Sin embargo, también quedan algunas interrogantes que tal vez los autores de este libro nos puedan contestar en otros textos posteriores, y que tal vez pudieran verse como una suerte de «lado oscuro de la transición, es decir, el lado de las tensiones y bloqueos que pudieron echar a perder en varios momentos críticos la centralidad de los procesos político electorales en México. Me refiero a las «externalidades» de la dimensión electoral, que pusieron en tensión en varios momentos la capacidad de negociación y acuerdo, externalidades como la crisis económica de 1982-1989, la crisis financiera de 1994-1995, el alzamiento neozapatista de 1994, el e perrista de 1997 en Guerrero y Oaxaca, el asesinato de Colosio, las concertacesiones poselectorales reales o imaginarias que se sucedieron en la década de los noventa en varios municipios y estados del país y que amenazaron con desinstitucionalizar el juego político democratizador. Pero también me refiero a las tensiones en los patios interiores del IFE, de la mecánica de los acuerdos y los desacuerdos entre los consejeros electorales y los representantes de los partidos, los conflictos de visiones y la valoración de la función del IFE, entre aquellos que lo veían como un actor con intereses propios en la transición política y quienes siempre lo entendieron como un arbitro de la contienda entre los partidos políticos. Por supuesto, en el libro se mencionan algunos de estos elementos, pero quizá nos hagan falta tiempo y condiciones para conocer esa otra historia de la transición mexicana, la que tiene que ver con los pasajes más secretos y delicados de nuestro tránsito del semiautoritarismo a la democracia.
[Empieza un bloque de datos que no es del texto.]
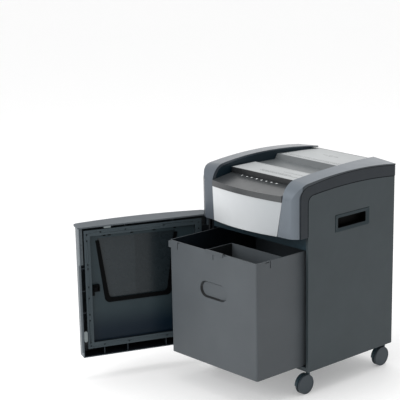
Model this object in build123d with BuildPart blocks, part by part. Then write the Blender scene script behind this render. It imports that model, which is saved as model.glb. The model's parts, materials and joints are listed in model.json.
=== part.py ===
"""Cross-cut paper shredder on casters, with its door open and its bin drawn out.

Origin: on the floor, under the middle of the cabinet. +Z is up, the front faces -Y, +X is the
right-hand side seen from the front. Millimetres.
"""

import math
import os

from build123d import *

os.makedirs("parts", exist_ok=True)

# ---------------------------------------------------------------- driving dimensions
WIDTH = 410.0  # cabinet, outside to outside
HALF = WIDTH / 2
PANEL = 9.0  # side, back and bottom boards of the cabinet
INNER = HALF - PANEL  # inside face of each side panel
FRONT_Y = -186.0  # front edge of the side panels
BACK_Y = 186.0
BASE_Z = 73.5  # underside of the cabinet, above the floor
FLOOR_T = 15.0  # base board
HEAD_Z = BASE_Z + 411.0  # underside of the head, above the door
BIN_W = 370.0
BIN_D = 352.0
BIN_H = 349.0
BIN_OUT = 189.0  # how far the bin is drawn out as modelled
BIN_FRONT_Y = -183.0 - BIN_OUT
DOOR_ANGLE = 111.0  # how far the door is open as modelled
HINGE_X = -208.0
HINGE_Y = -192.0
SLOT_Y = -54.0  # centre line of the paper slot
CUTTER_GAP = 44.0  # between the two cutter shafts
CUTTER_Z = BASE_Z + 470.0
DISC_R = 26.0
DISC_T = 4.4
DISC_PITCH = 10.0
DISCS = 22
WHEEL_R = 30.0
CASTER_X = 179.0
CASTER_FRONT_Y = -159.6
CASTER_REAR_Y = 177.0
TRAIL = 16.0  # wheel axle behind the swivel axis
STEM_R = 5.0


def save(part, name):
    """Names one finished piece and writes its STEP file."""
    part.label = name
    export_step(part, f"parts/{name}.step")


def side_view(x):
    """A plane seen from the right: its x is the object's Y, its y the height over the underside."""
    return Plane(origin=(x, 0, BASE_Z), x_dir=(0, 1, 0), z_dir=(1, 0, 0))


def across(x, y, z):
    """An upright plane facing +X, with its own x along Y, at any point."""
    return Plane(origin=(x, y, z), x_dir=(0, 1, 0), z_dir=(1, 0, 0))


def level(z):
    """A level plane, z above the cabinet's underside."""
    return Plane.XY.offset(BASE_Z + z)


def front_view(y):
    """A plane seen from the front: its x is the object's X, its y the height over the underside."""
    return Plane(origin=(0, y, BASE_Z), x_dir=(1, 0, 0), z_dir=(0, -1, 0))


# ---------------------------------------------------------------- cabinet
HANDLE_Y = 0.0
HANDLE_Z = 430.0
HANDLE_W = 146.0
HANDLE_H = 51.0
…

Los autores han mirado desde un ángulo privilegiado estas cuestiones y tal vez, en un futuro no tan remoto, escriban otro libro que nos permita conocer con objetividad y rigor esa otra dimensión de nuestra transición política y de los desafíos presentes y futuros que ponen en riesgo lo alcanzado en estas dos últimas décadas de cambio político en México I
Nota
1 Me refiero al libro coordinado por estos autores, Bringing the State Back ¡n (Cambridge University Press, Nueva York, 1985).